Выбрать главу

Таким образом, бархатные революции проходят три развилки в области принятия решений, причем каждый раз принимают не то решение, на которое рассчитывают окружающие:

• в соревновании официальные СМИ – кухонные разговоры побеждают кухонные разговоры, что, собственно, и было в прошлом, когда распадался Советский Союз;

• в столкновении в качестве целей вестернизация – условная «советизация» побеждает вестернизация, что вновь подтверждается однотипными примерами из прошлого времен перестройки;

• в конфликте принятия решения властью силовой – несиловой варианты побеждает несиловое решение.

Первые две дилеммы можно еще рассмотреть как канал коммуникации населения и содержание этой коммуникации. Выигрыш кухонных коммуникаций говорит о том, что возникает следующий дополнительный набор вопросов на будущее: как его наполнять содержанием, как в этом случае ведется обработка информации. Понятно, что это будет более эмоционально окрашенные процессы, в то время как официальные СМИ тяготеют к рационализации этих процессов, то есть налицо явное несовпадение.

Что касается роли внешнего влияния, то США и Россия были одинаково активны на территории Украины, хотя и реализовывали это влияние с помощью разного инструментария, так что этот фактор можно считать взаимно нейтрализующим. Активность несомненно была, но она шла по разным направлениям.

Революция предполагает выход на улицы масс населения. Бархатные революции пользуются телевизионной картинкой-мультипликатором, но все равно они нуждаются в населении. Поэтому возникает потребность в процессах перетягивания легитимизации от власти к оппозиции. Этот процесс строится на следующем:

• обвинение власти и соответствующего отторжения населения от власти;

• идентификации населения и оппозиции.

Эти процессы могут идти достаточно долго. Выборы предоставляют естественную временную точку для активации революционных действий, поскольку представляют собой «товар двойного предназначения», весь инструментарий которых легко переходит от избирательным к революционным стратегиям, тем более, что в большом объеме эти действия совпадают.

Население может выходить на улицы не только по идейным, но и по финансовым соображениям. Например, российские протесты оцениваются по шкале, в соответствии с которой один студент может получить 200 рублей за полтора часа участия [20]. Те или иные цифры постоянно возникают в случае всех цветных революций.

На сегодня активность украинского населения вернулась в норму. «Пятый канал» также возвратился к «дореволюционному» уровню зрительских симпатий. Леся Ставицкая проанализировала вербальную стилистику эмоционального напряжения оранжевой революции [21]. Но это также уже история.
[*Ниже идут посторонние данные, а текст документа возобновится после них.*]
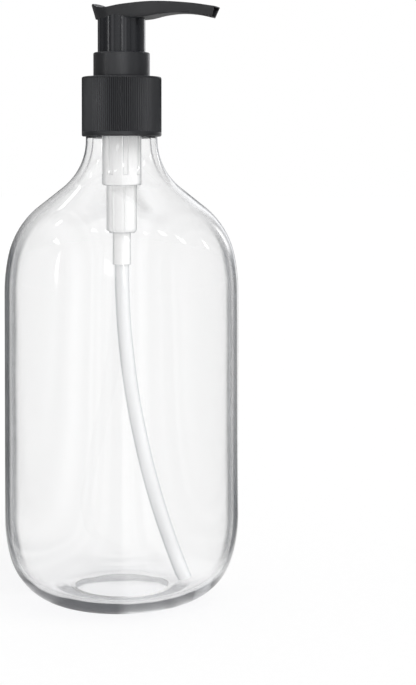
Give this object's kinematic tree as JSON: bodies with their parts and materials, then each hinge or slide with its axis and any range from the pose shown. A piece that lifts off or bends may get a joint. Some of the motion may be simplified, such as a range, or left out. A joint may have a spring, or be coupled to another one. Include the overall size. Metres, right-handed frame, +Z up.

Эмоции и проблемы перекинулись на другие государства, в первую очередь Россию и Казахстан. Более того, Россия делает парадоксальный вывод по поводу постсоветского пространства: «невозможность образования в современных условиях здесь (да и нигде в мире) самостоятельного, полноценно суверенного государства. Ни одного, за исключением, быть может, России» [22].

В свою очередь Глеб Павловский повторяет слова, которые были слышны в Грузии, Украине, Киргизии до наступления революционных событий: «России не грозит то, что было в Грузии или в Украине. Хотя, может быть, наши угрозы, наши опасности не меньше, чем опасности Грузии и Украины. Наверное, наши опасности в чем-то, может быть, больше» [23]. Те же слова слышны сегодня и в Казахстане. Однако поскольку, как мы видим, программа революции предполагает предварительное успокоение властей, то даже аргументация против с новыми вариациями не снимает принципиального отторжения самой идеи. Ведь жизнь часто идет впереди слов.

Модест Колеров увидел в движущей силе перестройки средний класс – инженерно-технических работников. Все это привело к активным антигорбачевским настроениям: «Перестройка запустила механизм смуты, который никто не хотел анализировать, питалась надеждой на социальную мобильность: жить достойно, но не работать адекватно. Этот внутренний фактор – основа рукотворных цветных революций. Надо думать о последствиях реформ. А не просто совершать сделку власти с оппозицией» [24].

Каждая последующая революция сегодня является продолжением предыдущей: «Оказался запущен механизм резонанса. Каждый новый переворот демонстрирует, что возможна победа над все более сильным противником. Но победа не абстрактной рафинированной оппозиции – а победа движения масс над государственной машиной. Как говорил герой одного фильма: «Оказывается – можно! Оказывается, с самого начала было можно!» [25]. Революциям подвластны все новые и новые вершины.